Apoiar entrada de jovens negros na universidade é pensar sobre qual futuro queremos

Em um cenário de crise aguda, a educação continua sendo alvo de descaso, como mostra a retirada definida pelo governo federal de R$1,4 bilhão do MEC (Ministério da Educação). Foi a pasta que mais perdeu recursos.

Ao mesmo tempo, jovens de baixa renda —em sua maioria, negros— sofrem com a falta de equipamentos adequados e de apoio para estudarem. Esses problemas dificultam ainda mais a inserção da juventude negra e periférica no ambiente acadêmico.

Nesse cenário em que não há políticas públicas sendo pensadas é que surge uma iniciativa corajosa e potente do Fundo Baobá: o Programa Já É: Educação e Equidade Racial.

Em sua primeira edição, a iniciativa ofereceu a cem jovens negros, das periferias da capital paulista e da região metropolitana de São Paulo, bolsas de estudo em um curso preparatório para o vestibular.

O programa, do qual fazemos parte, foi desenvolvido em parceria com Fundação City, Demarest Advogados e Amadi Technology, e ocorre no ano seguinte ao que teve a maior abstenção na história do Enem (Exame Nacional do Ensino Médio). As taxas de não comparecimento variaram entre 55% e 72%, segundo o Inep (Instituto Nacional de Estudos e Pesquisas).

O Fundo Baobá também se comprometeu em disponibilizar notebooks, apoio psicopedagógico e benefícios de permanência —como auxílio-transporte e alimentação— para que os estudantes não desistam por conta das dificuldades estruturais.

Para aumentar a representatividade e narrar as histórias dos selecionados, a organização montou uma equipe de treze jovens jornalistas pretos e colaboradores do PerifaConnection.

O grupo foi composto por profissionais de favelas e regiões periféricas de São Paulo (Guaianases, São Miguel Paulista, Cidade Tiradentes, Grajaú, São Bernardo do Campo e Franco da Rocha), do Rio de Janeiro (Duque de Caxias, Engenho Novo, Santa Tereza e Jacarezinho) e do bairro Casa Amarela, no Recife.

Contar a trajetória e a visão de futuro desses jovens foi um trabalho baseado em fé e dedicação. Acreditamos nas mudanças concretas que serão promovidas pelo projeto. O envolvimento com as vivências relatadas foi inevitável, pois as idades dos repórteres e as dos beneficiados são muito próximas. A equipe sentiu na pele a felicidade com as histórias de sucesso e de superação.

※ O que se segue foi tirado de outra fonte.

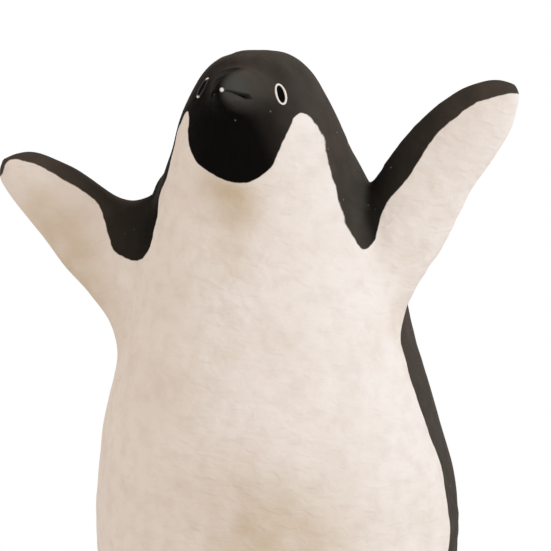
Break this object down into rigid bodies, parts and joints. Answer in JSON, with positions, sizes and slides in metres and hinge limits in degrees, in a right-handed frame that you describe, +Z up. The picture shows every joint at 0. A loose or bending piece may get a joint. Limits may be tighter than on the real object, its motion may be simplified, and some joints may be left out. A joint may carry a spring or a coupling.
{
  "type": "penguin figurine",
  "caption": "Free-standing hollow paper penguin ornament with both wings raised, on an inner stick frame with a plaster weight and a flat closing disc.",
  "frame": {"origin": "middle of the flat underside of the closing disc, on the table", "axes": "+Z up; the penguin faces -Y and its own left wing is on +X"},
  "size_m": [0.151, 0.1258, 0.182],
  "materials": {
    "white_painted_paper": "matte",
    "black_painted_paper": "matte",
    "bare_paper": "matte",
    "bare_wood": "matte",
    "plaster": "matte",
    "grey_card": "matte",
    "black_painted_pulp": "satin",
    "white_line_paint": "matte",
    "pink_painted_pulp": "matte"
  },
  "bodies": {
    "root": {"front_shell": "white_painted_paper", "back_shell": "black_painted_paper", "seam_band": "bare_paper", "closing_disc": "bare_wood", "plaster_weight": "plaster", "spine_post": "bare_wood", "shoulder_board": "bare_wood", "left_wing_card": "grey_card", "left_wing_front_skin": "white_painted_paper", "left_wing_back_skin": "black_painted_paper", "left_wing_dowel": "bare_wood", "right_wing_card": "grey_card", "right_wing_front_skin": "white_painted_paper", "right_wing_back_skin": "black_painted_paper", "right_wing_dowel": "bare_wood", "upper_beak": "black_painted_pulp", "lower_beak": "black_painted_pulp", "beak_peg": "bare_wood", "left_eye_ring": "white_line_paint", "right_eye_ring": "white_line_paint", "left_foot": "pink_painted_pulp", "right_foot": "pink_painted_pulp", "left_foot_peg": "bare_wood", "right_foot_peg": "bare_wood", "tail": "black_painted_paper", "tail_peg": "bare_wood"}
  },
  "joints": []
}
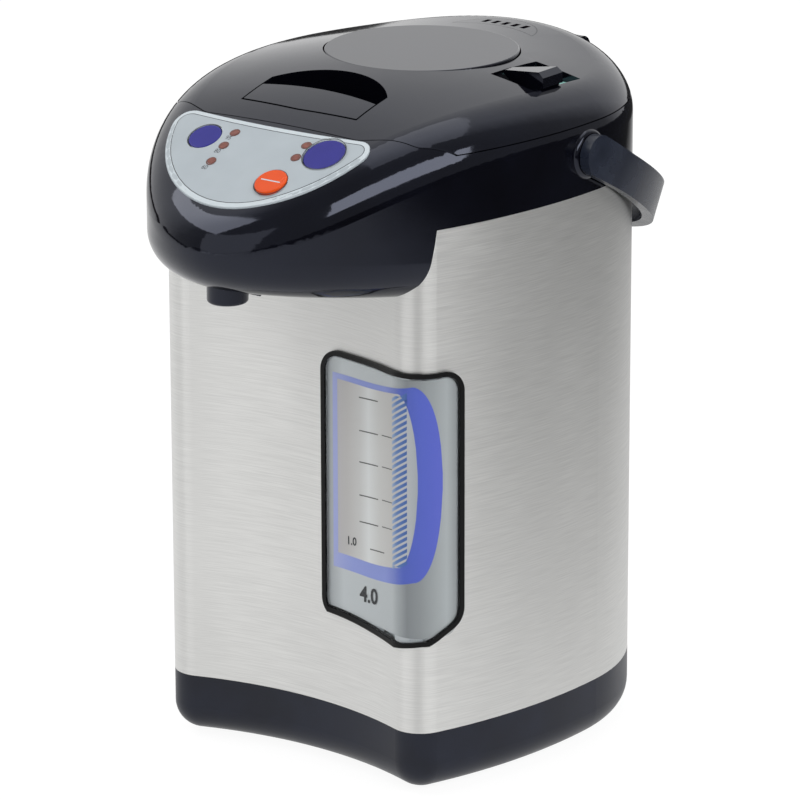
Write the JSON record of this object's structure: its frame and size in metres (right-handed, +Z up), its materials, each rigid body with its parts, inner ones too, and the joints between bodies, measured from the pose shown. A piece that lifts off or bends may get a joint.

Os jovens do Já É são crias das periferias e sabem o significado do ingresso no ensino superior e de ocupar um ambiente que lhes foi negado historicamente.

Quando reconhecemos a luta ancestral e todo o caminho percorrido pelos que vieram antes de nós, a valorização do que acontece hoje é instantânea. Por esse motivo, é importante acreditar nesses jovens e dar subsídios a eles, como faz o Fundo Baobá, com a força e resistência que são símbolos da árvore que dá nome à organização.

Nesta seleção, temos mães, transexuais, cisgêneros, héteros, homossexuais, todos conscientes das próprias particularidades e capacidades que definem o seu lugar no mundo.

Alguns têm o sonho de empreender, outros desejam ser artistas e há os que querem ser funcionários públicos. Independente do caminho, todos têm o mesmo objetivo: entrar em uma universidade. E para isso muitos contam com o apoio familiar, algo que, no contexto periférico, chamou a atenção de toda a equipe.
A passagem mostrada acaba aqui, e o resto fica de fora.